The Five Things You Need to Know
If you've watched Tori Trades or similar swing traders, you've heard these terms. Here they are in plain English.
1. Trendline
A straight line drawn between two or more swing lows (in an uptrend) or two or more swing highs (in a downtrend). It represents the path the market is currently respecting.
How to spot it: price keeps bouncing off the line without breaking it. The more times it bounces, the more important the line.
2. Action Line
The price level where, if crossed, the trendline is officially broken and the trade idea triggers. This is your "if this happens, I act" line.
Example: A descending trendline crosses today at $980. If platinum closes above $980, the downtrend is broken — that's the action.

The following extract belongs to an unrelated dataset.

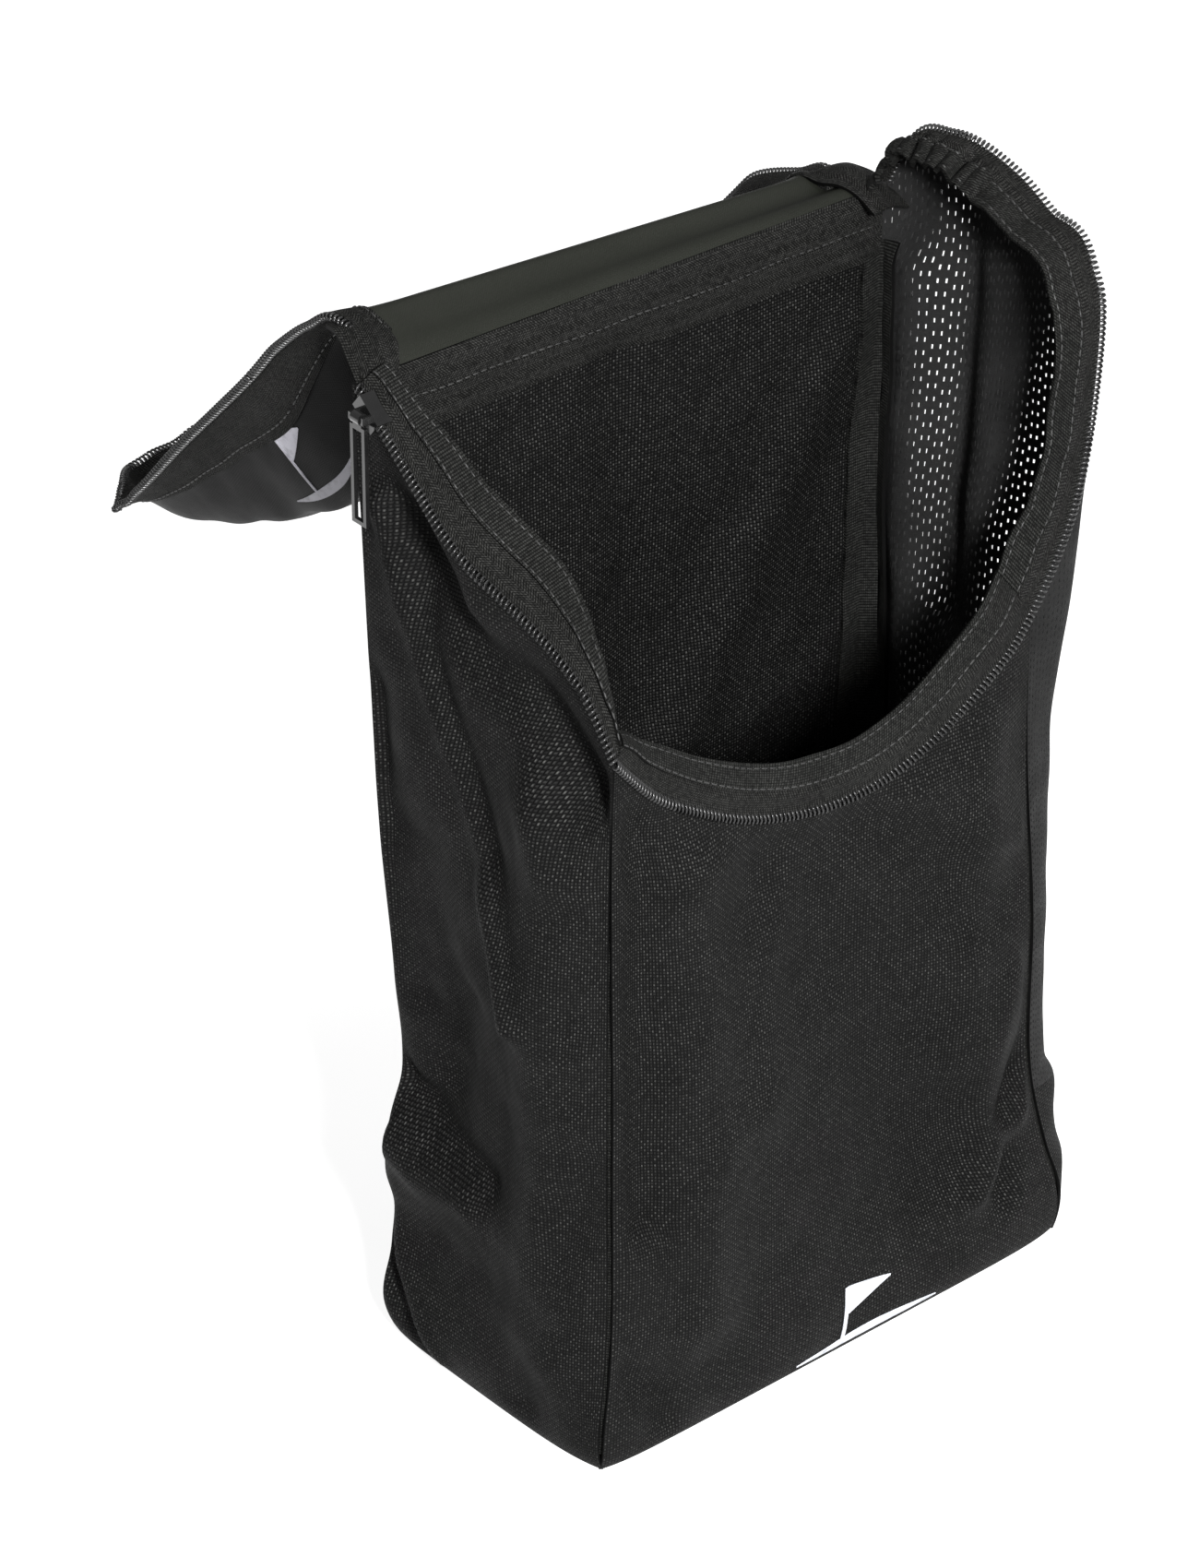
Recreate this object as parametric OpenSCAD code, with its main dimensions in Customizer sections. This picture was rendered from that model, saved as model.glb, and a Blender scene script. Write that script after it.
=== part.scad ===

3. Safety Line (Stop Loss)
The price level where you accept the trade was wrong and exit. Usually placed just beyond the most recent swing low (for longs) or swing high (for shorts).
Why it matters: without a safety line, one bad trade can erase ten good ones. This is the single most important number in any setup.
4. Entry
Where you actually buy or sell. Two common styles: break entry (enter the moment the action line is crossed) or retest entry (wait for price to come back and touch the broken trendline, then enter).
Beginner tip: retest entries are safer — you get confirmation, but you sometimes miss the move. Break entries are faster but get faked out more.
5. Risk:Reward
The ratio of how much you'd lose if stopped out vs. how much you'd gain at your target. A 1:3 setup means risking $1 to potentially make $3.
Rule of thumb: only take trades where R:R is at least 1:2. The chart page calculates this automatically once you set entry, safety, and target.